**Challenge**. Extract all data as written.

**Dataset extract**.
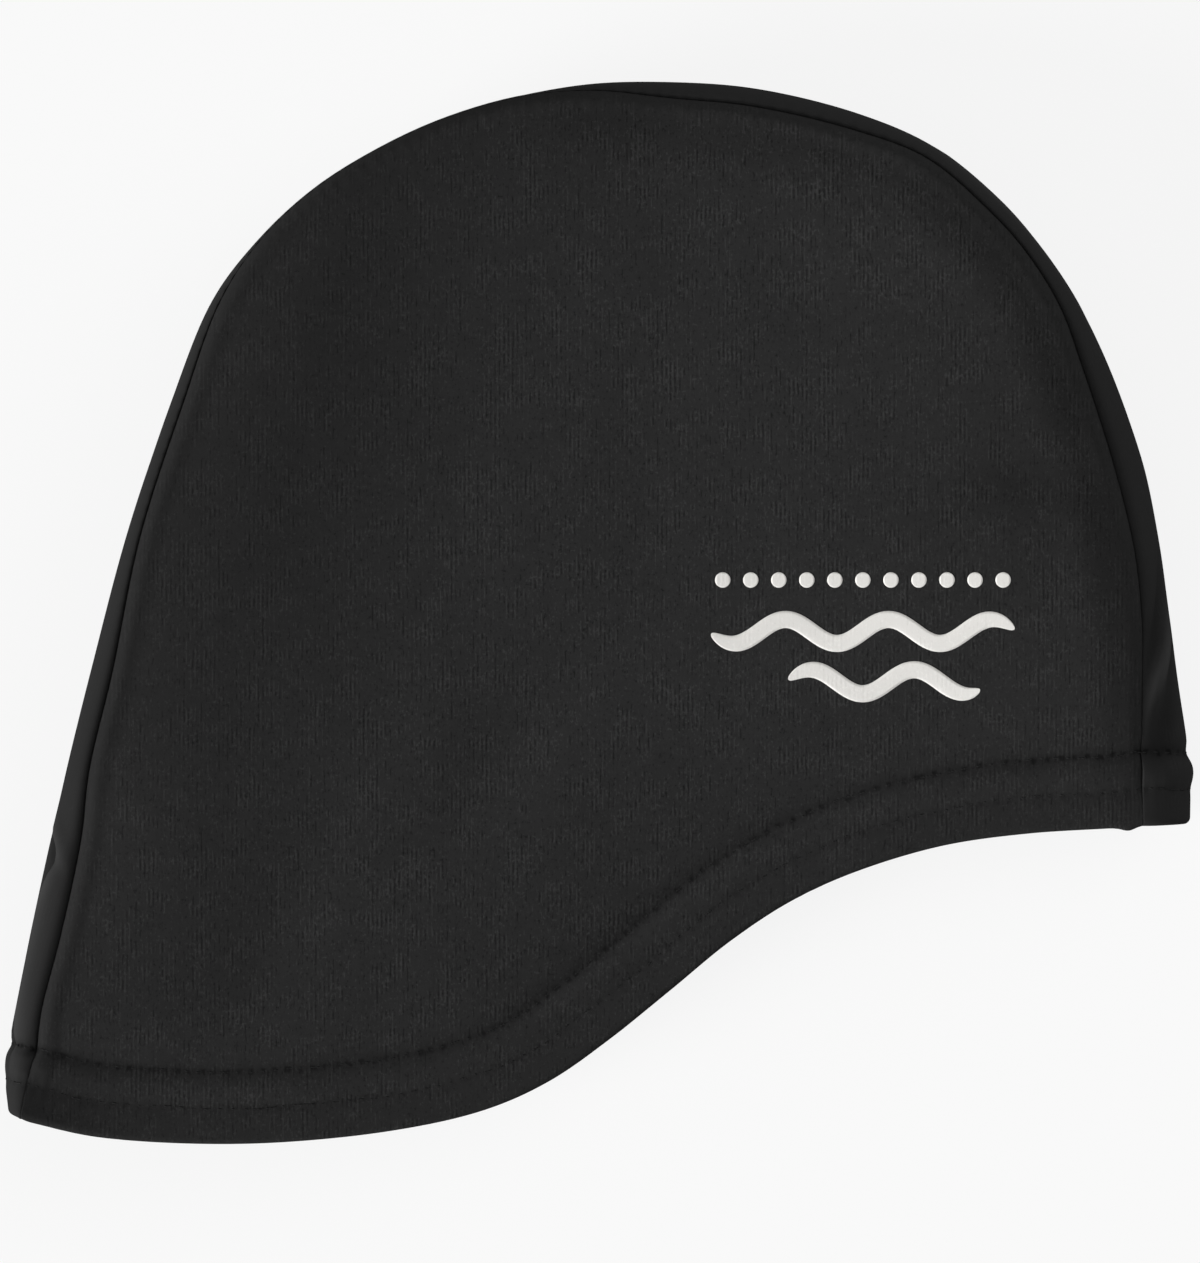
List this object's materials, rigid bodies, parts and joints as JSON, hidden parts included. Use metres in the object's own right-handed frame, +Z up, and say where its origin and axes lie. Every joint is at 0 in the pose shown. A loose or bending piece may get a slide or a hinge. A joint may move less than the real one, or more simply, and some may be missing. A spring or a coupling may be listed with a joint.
{
  "type": "fabric swim cap",
  "caption": "Fabric swim cap of knit side panels and a centre strip with a turned hem, lying flat on its side with an open head hollow.",
  "frame": {"origin": "centre of the cap's outline from above, on the surface it lies on", "axes": "+X towards the forehead, +Y towards the crown, -Y out of the head opening, +Z up from the surface"},
  "size_m": [0.2074, 0.186, 0.0295],
  "materials": {
    "panel_knit": "matt black warp-knit stretch fabric with fine lengthwise ribs",
    "strip_knit": "matt black stretch knit, cut across the panels' ribs",
    "stitch_thread": "black textured polyester sewing thread",
    "print": "off-white flexible screen print"
  },
  "bodies": {
    "root": {"side_panel_right": "panel_knit", "side_panel_left": "panel_knit", "centre_strip": "strip_knit"}
  },
  "joints": []
}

**Response to the task**.
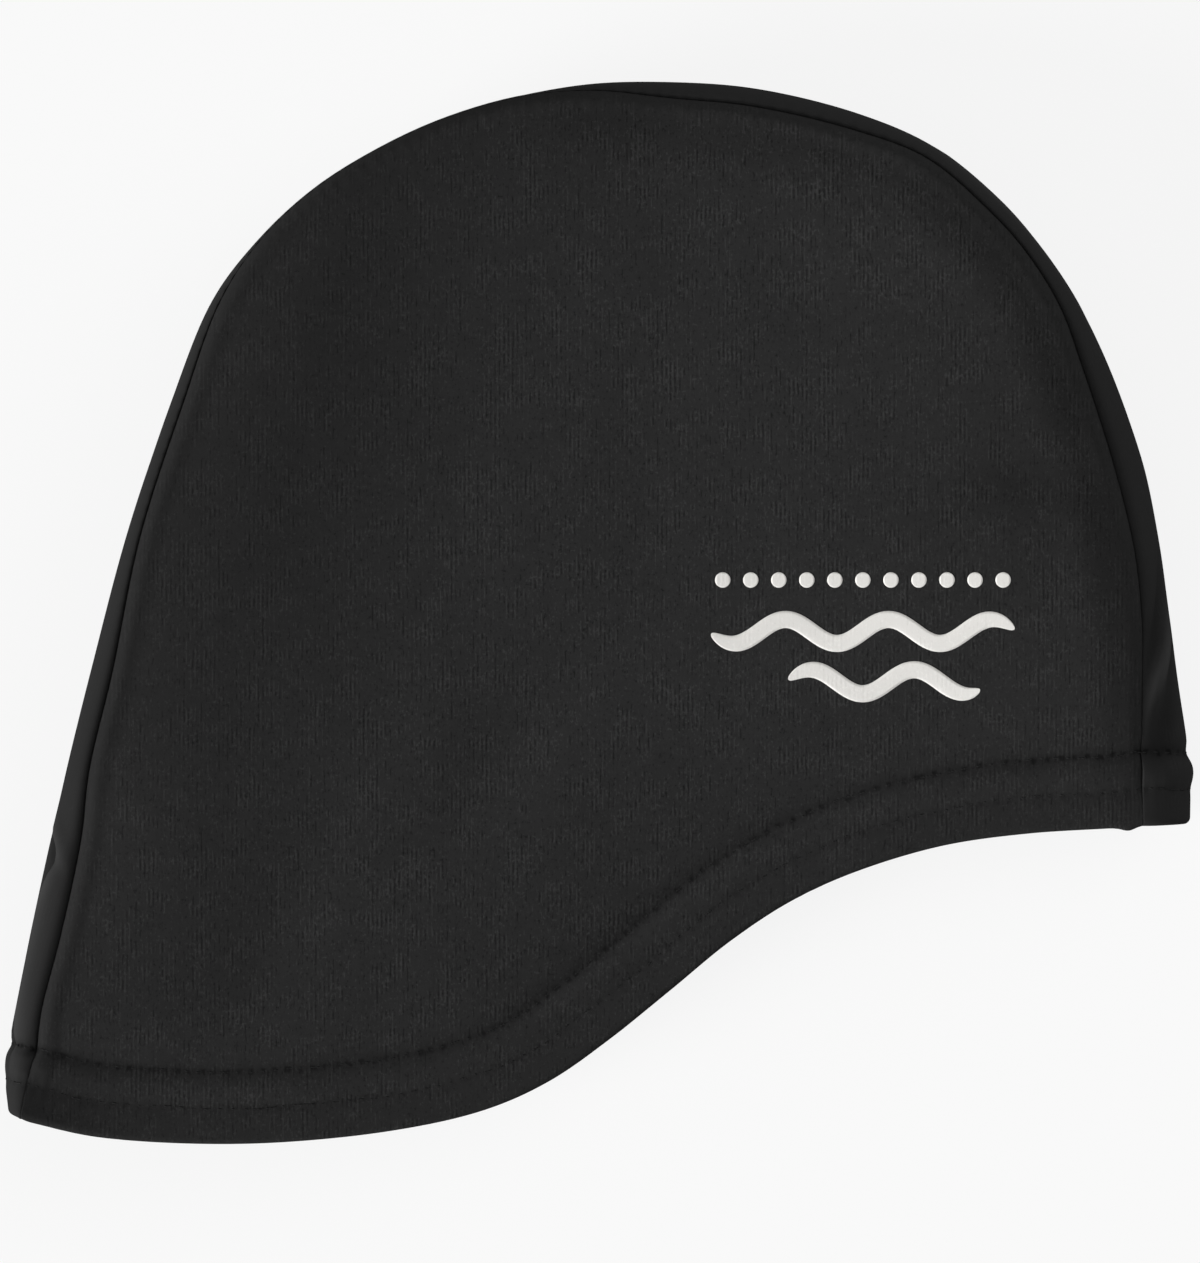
List this object's materials, rigid bodies, parts and joints as JSON, hidden parts included. Use metres in the object's own right-handed frame, +Z up, and say where its origin and axes lie. Every joint is at 0 in the pose shown. A loose or bending piece may get a slide or a hinge. A joint may move less than the real one, or more simply, and some may be missing. A spring or a coupling may be listed with a joint.
{
  "type": "fabric swim cap",
  "caption": "Fabric swim cap of knit side panels and a centre strip with a turned hem, lying flat on its side with an open head hollow.",
  "frame": {"origin": "centre of the cap's outline from above, on the surface it lies on", "axes": "+X towards the forehead, +Y towards the crown, -Y out of the head opening, +Z up from the surface"},
  "size_m": [0.2074, 0.186, 0.0295],
  "materials": {
    "panel_knit": "matt black warp-knit stretch fabric with fine lengthwise ribs",
    "strip_knit": "matt black stretch knit, cut across the panels' ribs",
    "stitch_thread": "black textured polyester sewing thread",
    "print": "off-white flexible screen print"
  },
  "bodies": {
    "root": {"side_panel_right": "panel_knit", "side_panel_left": "panel_knit", "centre_strip": "strip_knit"}
  },
  "joints": []
}